* [DATA EXTRACT]
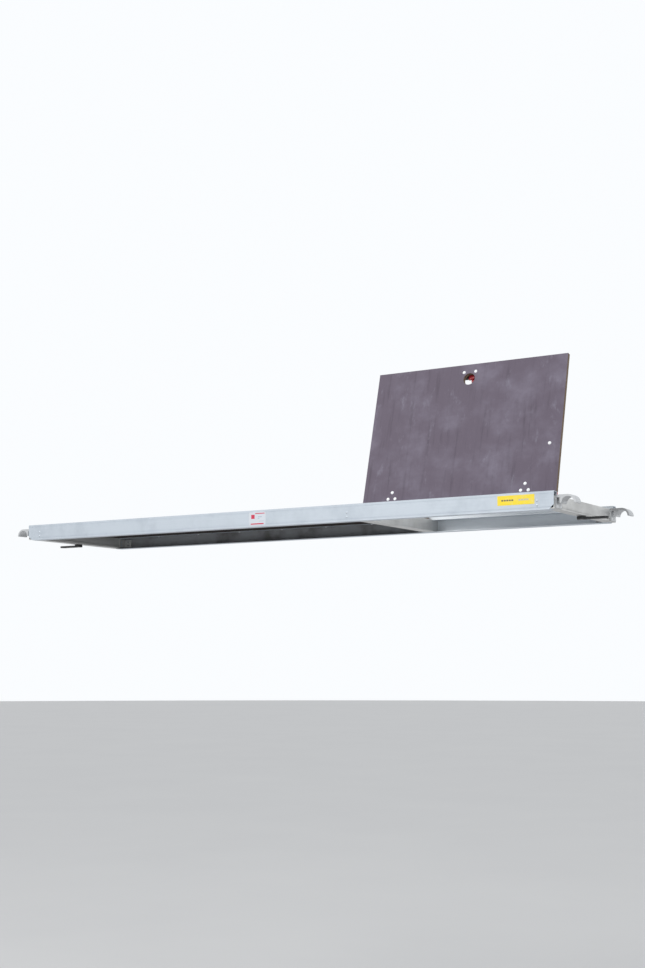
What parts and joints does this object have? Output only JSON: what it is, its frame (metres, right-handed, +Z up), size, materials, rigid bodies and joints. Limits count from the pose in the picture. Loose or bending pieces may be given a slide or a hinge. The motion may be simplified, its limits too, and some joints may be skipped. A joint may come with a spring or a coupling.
{
  "type": "trapdoor scaffold platform",
  "caption": "Long aluminium-framed plywood platform that hooks over scaffold rungs, with a side-hinged trapdoor standing open",
  "frame": {"origin": "below the platform's centre, level with the undersides of the wind lock levers, its lowest pieces", "axes": "+X along the platform towards the hatch end, +Y across it away from the hatch's hinges, +Z up"},
  "size_m": [2.576, 0.6024, 0.5854],
  "materials": {
    "rail_aluminium": "mill finish, lightly dulled",
    "hook_aluminium": "mill finish, rubbed where it seats",
    "rivet_aluminium": "bright",
    "deck_plywood": "film-faced, worn and dusty",
    "zinc_steel": "zinc plated",
    "washer_nylon": "plain",
    "windlock_black": "moulded, matt",
    "latch_black": "moulded, matt",
    "latch_red": "moulded, satin",
    "stay_red": "powder coat",
    "label_yellow": "printed film",
    "label_white": "printed film"
  },
  "bodies": {
    "platform": {"rail_front": "rail_aluminium", "rail_rear": "rail_aluminium", "end_beam_left": "rail_aluminium", "end_beam_right": "rail_aluminium", "cross_beam": "rail_aluminium", "cleat_left_front": "rail_aluminium", "cleat_left_rear": "rail_aluminium", "cleat_right_front": "rail_aluminium", "cleat_right_rear": "rail_aluminium", "cleat_cross_front": "rail_aluminium", "cleat_cross_rear": "rail_aluminium", "cleat_rivets": "rivet_aluminium", "deck_panel": "deck_plywood", "deck_rivets": "rivet_aluminium", "hook_left_front": "hook_aluminium", "hook_left_rear": "hook_aluminium", "hook_right_front": "hook_aluminium", "hook_right_rear": "hook_aluminium", "hook_rivets": "rivet_aluminium", "hinge_leaf_fixed_left": "zinc_steel", "hinge_leaf_fixed_right": "zinc_steel", "hinge_pin_left": "zinc_steel", "hinge_pin_right": "zinc_steel", "hinge_lip_rivets": "rivet_aluminium", "windlock_bolt_left": "zinc_steel", "windlock_bolt_right": "zinc_steel", "windlock_washer_left": "washer_nylon", "windlock_washer_right": "washer_nylon", "windlock_nut_left": "zinc_steel", "windlock_nut_right": "zinc_steel", "stay_stud": "zinc_steel", "rail_label": "label_yellow", "dot_label": "label_white"},
    "hatch": {"hatch_panel": "deck_plywood", "hinge_leaf_moving_left": "zinc_steel", "hinge_leaf_moving_right": "zinc_steel", "hinge_leaf_rivets": "rivet_aluminium", "latch_housing": "latch_black", "latch_spring": "zinc_steel", "latch_rivets": "rivet_aluminium", "stay_bracket": "zinc_steel", "stay_bracket_rivet": "rivet_aluminium", "stay_pin": "zinc_steel"},
    "latch": {"latch_slider": "latch_red"},
    "stay": {"hatch_stay": "stay_red"},
    "windlock_l": {"windlock_left": "windlock_black"},
    "windlock_r": {"windlock_right": "windlock_black"}
  },
  "joints": [
    {"name": "hatch_hinge", "type": "hinge", "parent": "platform", "child": "hatch", "pos_m": [0.816, -0.264, 0.0695], "axis": [1, 0, 0], "range_deg": [-75, 0]},
    {"name": "latch_slide", "type": "slide", "parent": "hatch", "child": "latch", "axis": [0, -0.2588, -0.9659], "range_m": [0, 0.0135], "stiffness_N_per_m": 300, "springref_m": -0.01},
    {"name": "stay_pivot", "type": "hinge", "parent": "hatch", "child": "stay", "pos_m": [1.1485, -0.19313, 0.24514], "axis": [1, 0, 0], "range_deg": [0, 142.3]},
    {"name": "windlock_left_pivot", "type": "hinge", "parent": "platform", "child": "windlock_l", "pos_m": [-1.186, 0, 0.0095], "axis": [0, 0, 1], "range_deg": [0, 90]},
    {"name": "windlock_right_pivot", "type": "hinge", "parent": "platform", "child": "windlock_r", "pos_m": [1.186, 0, 0.0095], "axis": [0, 0, 1], "range_deg": [0, 90]}
  ],
  "couplings": [
    {"joint": "stay_pivot", "follows": "hatch_hinge", "ratio": -1.8973}
  ]
}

* [WHAT TO PRODUCE] Using the data above, output each line exactly.

* [WRITTEN REPLY]
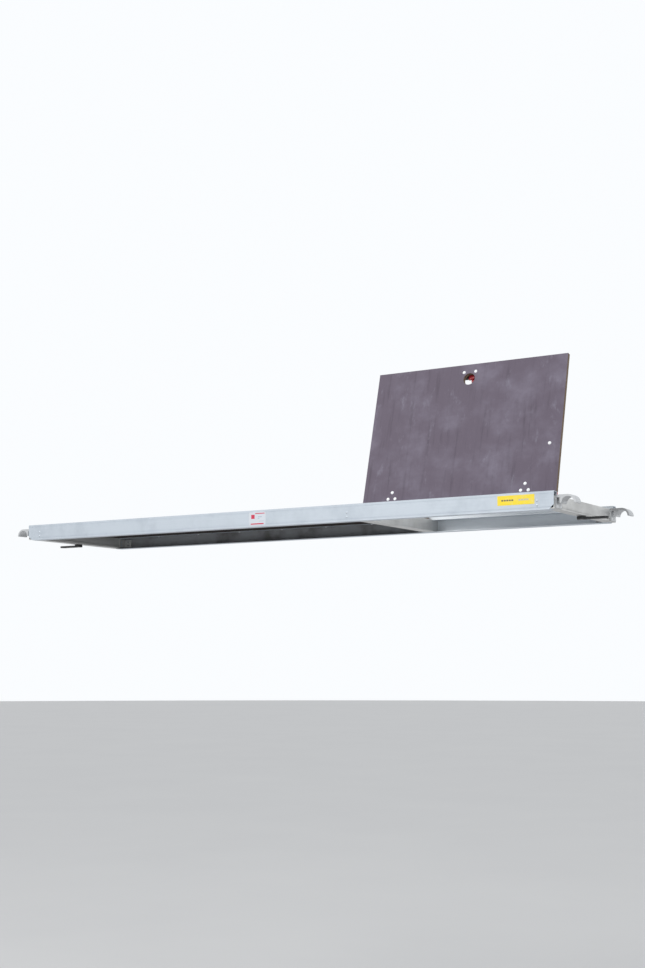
What parts and joints does this object have? Output only JSON: what it is, its frame (metres, right-handed, +Z up), size, materials, rigid bodies and joints. Limits count from the pose in the picture. Loose or bending pieces may be given a slide or a hinge. The motion may be simplified, its limits too, and some joints may be skipped. A joint may come with a spring or a coupling.
{
  "type": "trapdoor scaffold platform",
  "caption": "Long aluminium-framed plywood platform that hooks over scaffold rungs, with a side-hinged trapdoor standing open",
  "frame": {"origin": "below the platform's centre, level with the undersides of the wind lock levers, its lowest pieces", "axes": "+X along the platform towards the hatch end, +Y across it away from the hatch's hinges, +Z up"},
  "size_m": [2.576, 0.6024, 0.5854],
  "materials": {
    "rail_aluminium": "mill finish, lightly dulled",
    "hook_aluminium": "mill finish, rubbed where it seats",
    "rivet_aluminium": "bright",
    "deck_plywood": "film-faced, worn and dusty",
    "zinc_steel": "zinc plated",
    "washer_nylon": "plain",
    "windlock_black": "moulded, matt",
    "latch_black": "moulded, matt",
    "latch_red": "moulded, satin",
    "stay_red": "powder coat",
    "label_yellow": "printed film",
    "label_white": "printed film"
  },
  "bodies": {
    "platform": {"rail_front": "rail_aluminium", "rail_rear": "rail_aluminium", "end_beam_left": "rail_aluminium", "end_beam_right": "rail_aluminium", "cross_beam": "rail_aluminium", "cleat_left_front": "rail_aluminium", "cleat_left_rear": "rail_aluminium", "cleat_right_front": "rail_aluminium", "cleat_right_rear": "rail_aluminium", "cleat_cross_front": "rail_aluminium", "cleat_cross_rear": "rail_aluminium", "cleat_rivets": "rivet_aluminium", "deck_panel": "deck_plywood", "deck_rivets": "rivet_aluminium", "hook_left_front": "hook_aluminium", "hook_left_rear": "hook_aluminium", "hook_right_front": "hook_aluminium", "hook_right_rear": "hook_aluminium", "hook_rivets": "rivet_aluminium", "hinge_leaf_fixed_left": "zinc_steel", "hinge_leaf_fixed_right": "zinc_steel", "hinge_pin_left": "zinc_steel", "hinge_pin_right": "zinc_steel", "hinge_lip_rivets": "rivet_aluminium", "windlock_bolt_left": "zinc_steel", "windlock_bolt_right": "zinc_steel", "windlock_washer_left": "washer_nylon", "windlock_washer_right": "washer_nylon", "windlock_nut_left": "zinc_steel", "windlock_nut_right": "zinc_steel", "stay_stud": "zinc_steel", "rail_label": "label_yellow", "dot_label": "label_white"},
    "hatch": {"hatch_panel": "deck_plywood", "hinge_leaf_moving_left": "zinc_steel", "hinge_leaf_moving_right": "zinc_steel", "hinge_leaf_rivets": "rivet_aluminium", "latch_housing": "latch_black", "latch_spring": "zinc_steel", "latch_rivets": "rivet_aluminium", "stay_bracket": "zinc_steel", "stay_bracket_rivet": "rivet_aluminium", "stay_pin": "zinc_steel"},
    "latch": {"latch_slider": "latch_red"},
    "stay": {"hatch_stay": "stay_red"},
    "windlock_l": {"windlock_left": "windlock_black"},
    "windlock_r": {"windlock_right": "windlock_black"}
  },
  "joints": [
    {"name": "hatch_hinge", "type": "hinge", "parent": "platform", "child": "hatch", "pos_m": [0.816, -0.264, 0.0695], "axis": [1, 0, 0], "range_deg": [-75, 0]},
    {"name": "latch_slide", "type": "slide", "parent": "hatch", "child": "latch", "axis": [0, -0.2588, -0.9659], "range_m": [0, 0.0135], "stiffness_N_per_m": 300, "springref_m": -0.01},
    {"name": "stay_pivot", "type": "hinge", "parent": "hatch", "child": "stay", "pos_m": [1.1485, -0.19313, 0.24514], "axis": [1, 0, 0], "range_deg": [0, 142.3]},
    {"name": "windlock_left_pivot", "type": "hinge", "parent": "platform", "child": "windlock_l", "pos_m": [-1.186, 0, 0.0095], "axis": [0, 0, 1], "range_deg": [0, 90]},
    {"name": "windlock_right_pivot", "type": "hinge", "parent": "platform", "child": "windlock_r", "pos_m": [1.186, 0, 0.0095], "axis": [0, 0, 1], "range_deg": [0, 90]}
  ],
  "couplings": [
    {"joint": "stay_pivot", "follows": "hatch_hinge", "ratio": -1.8973}
  ]
}